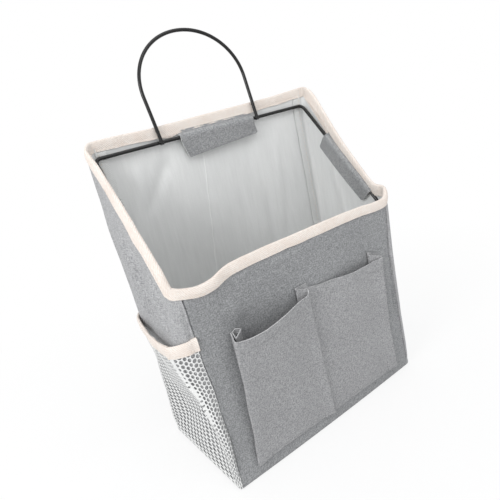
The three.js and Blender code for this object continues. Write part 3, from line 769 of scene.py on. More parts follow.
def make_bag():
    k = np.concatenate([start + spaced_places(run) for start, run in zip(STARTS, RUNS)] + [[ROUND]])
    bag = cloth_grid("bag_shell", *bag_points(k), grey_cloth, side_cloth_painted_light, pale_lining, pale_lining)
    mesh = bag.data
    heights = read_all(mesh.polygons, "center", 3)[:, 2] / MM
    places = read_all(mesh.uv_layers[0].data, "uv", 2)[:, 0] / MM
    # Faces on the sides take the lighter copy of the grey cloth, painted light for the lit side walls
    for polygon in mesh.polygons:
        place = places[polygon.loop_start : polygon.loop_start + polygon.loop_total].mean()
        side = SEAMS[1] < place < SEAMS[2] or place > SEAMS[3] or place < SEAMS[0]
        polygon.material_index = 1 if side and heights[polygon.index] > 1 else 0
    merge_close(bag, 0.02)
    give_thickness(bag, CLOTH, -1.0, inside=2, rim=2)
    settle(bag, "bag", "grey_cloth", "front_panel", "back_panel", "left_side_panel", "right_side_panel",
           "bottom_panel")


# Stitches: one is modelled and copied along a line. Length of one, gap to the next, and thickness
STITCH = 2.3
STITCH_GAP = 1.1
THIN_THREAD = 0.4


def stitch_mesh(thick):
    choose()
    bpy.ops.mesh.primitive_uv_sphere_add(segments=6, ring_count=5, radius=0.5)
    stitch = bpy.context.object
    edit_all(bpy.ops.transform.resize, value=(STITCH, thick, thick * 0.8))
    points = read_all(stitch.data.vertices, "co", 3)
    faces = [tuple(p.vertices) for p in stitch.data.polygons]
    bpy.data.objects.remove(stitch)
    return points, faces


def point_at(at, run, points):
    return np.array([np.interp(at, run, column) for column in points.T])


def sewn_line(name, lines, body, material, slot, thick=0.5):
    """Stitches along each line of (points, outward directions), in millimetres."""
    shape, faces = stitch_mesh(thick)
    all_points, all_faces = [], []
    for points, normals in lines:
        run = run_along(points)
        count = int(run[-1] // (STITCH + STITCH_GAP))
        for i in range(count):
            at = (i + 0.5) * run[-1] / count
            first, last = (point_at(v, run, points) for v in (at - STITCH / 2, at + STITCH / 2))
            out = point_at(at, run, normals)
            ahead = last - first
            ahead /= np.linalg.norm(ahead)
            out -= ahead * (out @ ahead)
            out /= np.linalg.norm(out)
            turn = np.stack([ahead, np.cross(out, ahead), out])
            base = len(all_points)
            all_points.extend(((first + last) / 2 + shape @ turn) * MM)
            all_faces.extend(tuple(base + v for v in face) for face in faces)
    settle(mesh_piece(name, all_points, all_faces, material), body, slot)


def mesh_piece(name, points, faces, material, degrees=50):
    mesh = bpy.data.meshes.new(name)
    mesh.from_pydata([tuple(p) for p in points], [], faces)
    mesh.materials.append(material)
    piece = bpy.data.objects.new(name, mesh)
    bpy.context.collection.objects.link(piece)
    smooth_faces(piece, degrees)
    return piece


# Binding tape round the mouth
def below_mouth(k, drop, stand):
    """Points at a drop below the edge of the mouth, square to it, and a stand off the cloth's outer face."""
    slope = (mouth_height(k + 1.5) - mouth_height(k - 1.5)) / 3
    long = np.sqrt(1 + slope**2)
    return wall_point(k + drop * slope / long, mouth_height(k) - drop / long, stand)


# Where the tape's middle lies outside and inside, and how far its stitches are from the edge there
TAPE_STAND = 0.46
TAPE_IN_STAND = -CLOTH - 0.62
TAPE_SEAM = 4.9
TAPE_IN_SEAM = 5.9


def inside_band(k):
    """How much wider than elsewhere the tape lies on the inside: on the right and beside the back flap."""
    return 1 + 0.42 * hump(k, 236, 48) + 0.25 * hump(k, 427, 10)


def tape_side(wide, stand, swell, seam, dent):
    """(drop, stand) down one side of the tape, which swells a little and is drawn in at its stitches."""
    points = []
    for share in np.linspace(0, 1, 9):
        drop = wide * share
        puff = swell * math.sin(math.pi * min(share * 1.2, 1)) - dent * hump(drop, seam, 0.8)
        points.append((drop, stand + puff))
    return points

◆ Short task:
Please repeat the material above, word for word and in full.

◆ Solution:
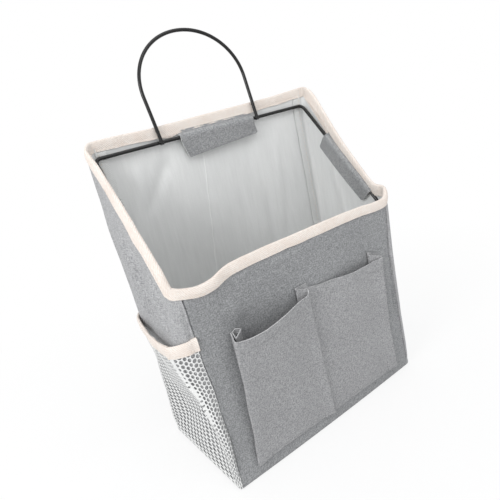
The three.js and Blender code for this object continues. Write part 3, from line 769 of scene.py on. More parts follow.
def make_bag():
    k = np.concatenate([start + spaced_places(run) for start, run in zip(STARTS, RUNS)] + [[ROUND]])
    bag = cloth_grid("bag_shell", *bag_points(k), grey_cloth, side_cloth_painted_light, pale_lining, pale_lining)
    mesh = bag.data
    heights = read_all(mesh.polygons, "center", 3)[:, 2] / MM
    places = read_all(mesh.uv_layers[0].data, "uv", 2)[:, 0] / MM
    # Faces on the sides take the lighter copy of the grey cloth, painted light for the lit side walls
    for polygon in mesh.polygons:
        place = places[polygon.loop_start : polygon.loop_start + polygon.loop_total].mean()
        side = SEAMS[1] < place < SEAMS[2] or place > SEAMS[3] or place < SEAMS[0]
        polygon.material_index = 1 if side and heights[polygon.index] > 1 else 0
    merge_close(bag, 0.02)
    give_thickness(bag, CLOTH, -1.0, inside=2, rim=2)
    settle(bag, "bag", "grey_cloth", "front_panel", "back_panel", "left_side_panel", "right_side_panel",
           "bottom_panel")


# Stitches: one is modelled and copied along a line. Length of one, gap to the next, and thickness
STITCH = 2.3
STITCH_GAP = 1.1
THIN_THREAD = 0.4


def stitch_mesh(thick):
    choose()
    bpy.ops.mesh.primitive_uv_sphere_add(segments=6, ring_count=5, radius=0.5)
    stitch = bpy.context.object
    edit_all(bpy.ops.transform.resize, value=(STITCH, thick, thick * 0.8))
    points = read_all(stitch.data.vertices, "co", 3)
    faces = [tuple(p.vertices) for p in stitch.data.polygons]
    bpy.data.objects.remove(stitch)
    return points, faces


def point_at(at, run, points):
    return np.array([np.interp(at, run, column) for column in points.T])


def sewn_line(name, lines, body, material, slot, thick=0.5):
    """Stitches along each line of (points, outward directions), in millimetres."""
    shape, faces = stitch_mesh(thick)
    all_points, all_faces = [], []
    for points, normals in lines:
        run = run_along(points)
        count = int(run[-1] // (STITCH + STITCH_GAP))
        for i in range(count):
            at = (i + 0.5) * run[-1] / count
            first, last = (point_at(v, run, points) for v in (at - STITCH / 2, at + STITCH / 2))
            out = point_at(at, run, normals)
            ahead = last - first
            ahead /= np.linalg.norm(ahead)
            out -= ahead * (out @ ahead)
            out /= np.linalg.norm(out)
            turn = np.stack([ahead, np.cross(out, ahead), out])
            base = len(all_points)
            all_points.extend(((first + last) / 2 + shape @ turn) * MM)
            all_faces.extend(tuple(base + v for v in face) for face in faces)
    settle(mesh_piece(name, all_points, all_faces, material), body, slot)


def mesh_piece(name, points, faces, material, degrees=50):
    mesh = bpy.data.meshes.new(name)
    mesh.from_pydata([tuple(p) for p in points], [], faces)
    mesh.materials.append(material)
    piece = bpy.data.objects.new(name, mesh)
    bpy.context.collection.objects.link(piece)
    smooth_faces(piece, degrees)
    return piece


# Binding tape round the mouth
def below_mouth(k, drop, stand):
    """Points at a drop below the edge of the mouth, square to it, and a stand off the cloth's outer face."""
    slope = (mouth_height(k + 1.5) - mouth_height(k - 1.5)) / 3
    long = np.sqrt(1 + slope**2)
    return wall_point(k + drop * slope / long, mouth_height(k) - drop / long, stand)


# Where the tape's middle lies outside and inside, and how far its stitches are from the edge there
TAPE_STAND = 0.46
TAPE_IN_STAND = -CLOTH - 0.62
TAPE_SEAM = 4.9
TAPE_IN_SEAM = 5.9


def inside_band(k):
    """How much wider than elsewhere the tape lies on the inside: on the right and beside the back flap."""
    return 1 + 0.42 * hump(k, 236, 48) + 0.25 * hump(k, 427, 10)


def tape_side(wide, stand, swell, seam, dent):
    """(drop, stand) down one side of the tape, which swells a little and is drawn in at its stitches."""
    points = []
    for share in np.linspace(0, 1, 9):
        drop = wide * share
        puff = swell * math.sin(math.pi * min(share * 1.2, 1)) - dent * hump(drop, seam, 0.8)
        points.append((drop, stand + puff))
    return points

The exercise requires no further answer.